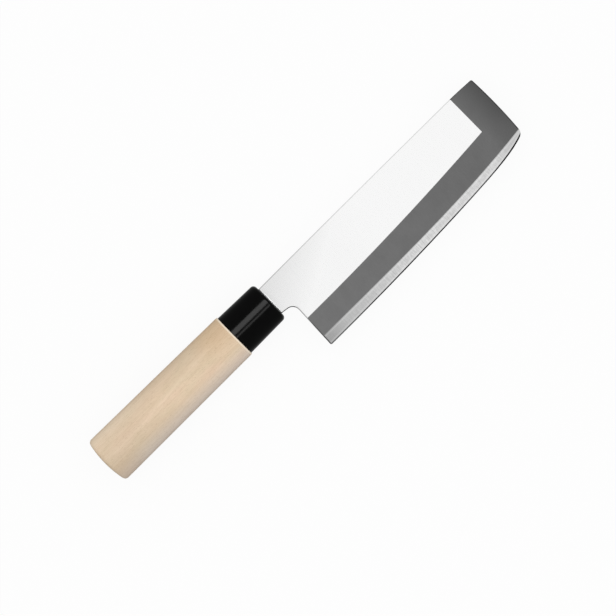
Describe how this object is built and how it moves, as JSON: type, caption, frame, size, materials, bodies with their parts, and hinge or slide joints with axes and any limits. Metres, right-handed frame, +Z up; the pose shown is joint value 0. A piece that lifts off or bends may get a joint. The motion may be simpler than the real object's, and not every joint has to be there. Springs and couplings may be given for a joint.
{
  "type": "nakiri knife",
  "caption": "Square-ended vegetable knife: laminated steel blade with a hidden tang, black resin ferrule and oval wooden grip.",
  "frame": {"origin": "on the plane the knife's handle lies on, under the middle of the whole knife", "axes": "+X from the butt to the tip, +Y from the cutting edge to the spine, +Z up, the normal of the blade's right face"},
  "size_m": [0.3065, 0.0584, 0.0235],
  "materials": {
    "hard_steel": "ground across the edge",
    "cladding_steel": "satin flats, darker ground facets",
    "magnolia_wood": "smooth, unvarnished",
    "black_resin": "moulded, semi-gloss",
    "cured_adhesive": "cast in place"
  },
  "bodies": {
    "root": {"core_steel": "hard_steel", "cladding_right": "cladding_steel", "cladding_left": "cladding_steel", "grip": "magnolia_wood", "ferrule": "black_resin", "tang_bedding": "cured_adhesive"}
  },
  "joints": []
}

== == ==

TASK TO COMPLETE> Write out the full listing exactly as given.

REPLY TO THE TASK>
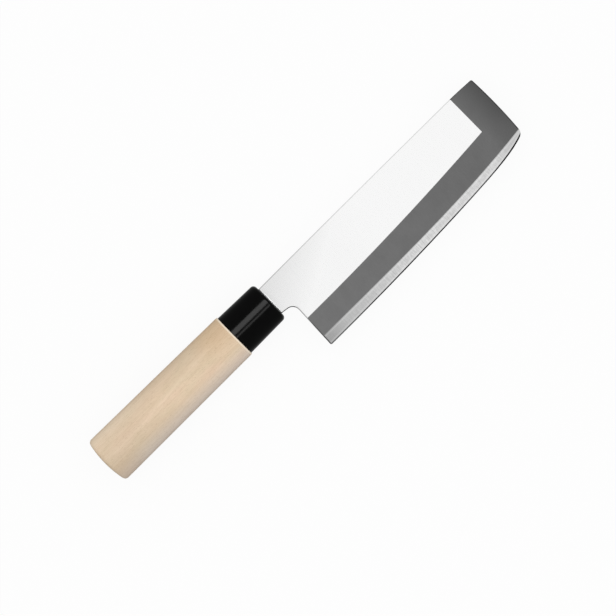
Describe how this object is built and how it moves, as JSON: type, caption, frame, size, materials, bodies with their parts, and hinge or slide joints with axes and any limits. Metres, right-handed frame, +Z up; the pose shown is joint value 0. A piece that lifts off or bends may get a joint. The motion may be simpler than the real object's, and not every joint has to be there. Springs and couplings may be given for a joint.
{
  "type": "nakiri knife",
  "caption": "Square-ended vegetable knife: laminated steel blade with a hidden tang, black resin ferrule and oval wooden grip.",
  "frame": {"origin": "on the plane the knife's handle lies on, under the middle of the whole knife", "axes": "+X from the butt to the tip, +Y from the cutting edge to the spine, +Z up, the normal of the blade's right face"},
  "size_m": [0.3065, 0.0584, 0.0235],
  "materials": {
    "hard_steel": "ground across the edge",
    "cladding_steel": "satin flats, darker ground facets",
    "magnolia_wood": "smooth, unvarnished",
    "black_resin": "moulded, semi-gloss",
    "cured_adhesive": "cast in place"
  },
  "bodies": {
    "root": {"core_steel": "hard_steel", "cladding_right": "cladding_steel", "cladding_left": "cladding_steel", "grip": "magnolia_wood", "ferrule": "black_resin", "tang_bedding": "cured_adhesive"}
  },
  "joints": []
}